As I reflect back on this time, I’m moved to thankfulness that for me, this period of coming out was a largely positive experience. But I’m painfully aware that the support and love that I experienced is simply not true across the board for many other gay people. Far too many encounter fear, anger, even rejection when they share this part of their story. Even for those who maintain traditional Christian beliefs and practices, they often hear the message that they can never fully belong. That they will always be viewed with anxiety and suspicion.
I mourn with my brothers and sisters for whom coming out was not a joyful experience, for whom it’s not a time that they miss, perhaps a time of great pain. I mourn with those who can’t even begin to imagine ever coming out at all, even now.
It’s my desire, my passion, my prayer that more and more brothers and sisters would experience this same kind of support, encouragement, and love in their families and church communities. We all need this love. We need to learn how to show this love, and we need to learn how to receive it. This love changes hearts, and it transforms lives. This love, Jesus said, is how the world will know that we are his.
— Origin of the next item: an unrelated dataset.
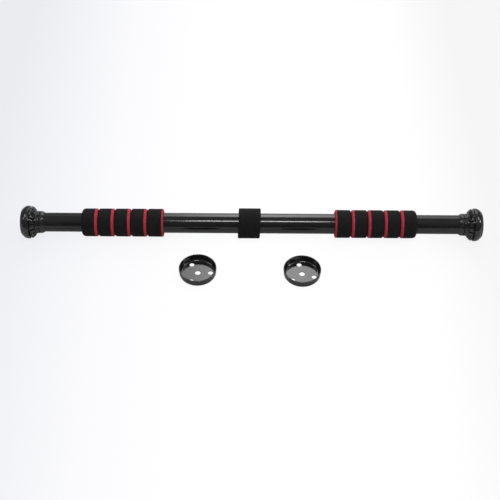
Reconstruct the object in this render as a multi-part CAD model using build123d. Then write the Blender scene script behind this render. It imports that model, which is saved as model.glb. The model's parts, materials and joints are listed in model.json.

I’ve occasionally been asked why a Christian who holds to the traditional biblical position on marriage, who believes his primary identity is new creation in Christ, would feel the need to “come out” as gay or same-sex attracted, or to reflect publicly on the experience. There are a variety of reasons that I could list, but my primary reason is this: if I’m going to talk about what the Lord has done in my life, and how he has drawn me to himself, I can’t not talk about coming out.
As I reflect on my coming out experience, I remember countless moments that drew me closer to the heart of my Father, as I saw his “never-stopping, never-giving-up, unbreaking, always and forever love” reflected—imperfectly yet tangibly—in the love of my friends and family members.
I remember seeing the smile of my Father in the smile of my friend, and for the first time, daring to believe that smile was meant for me.
How can I keep quiet about that?
This post was adapted from an article I originally wrote in August 2013.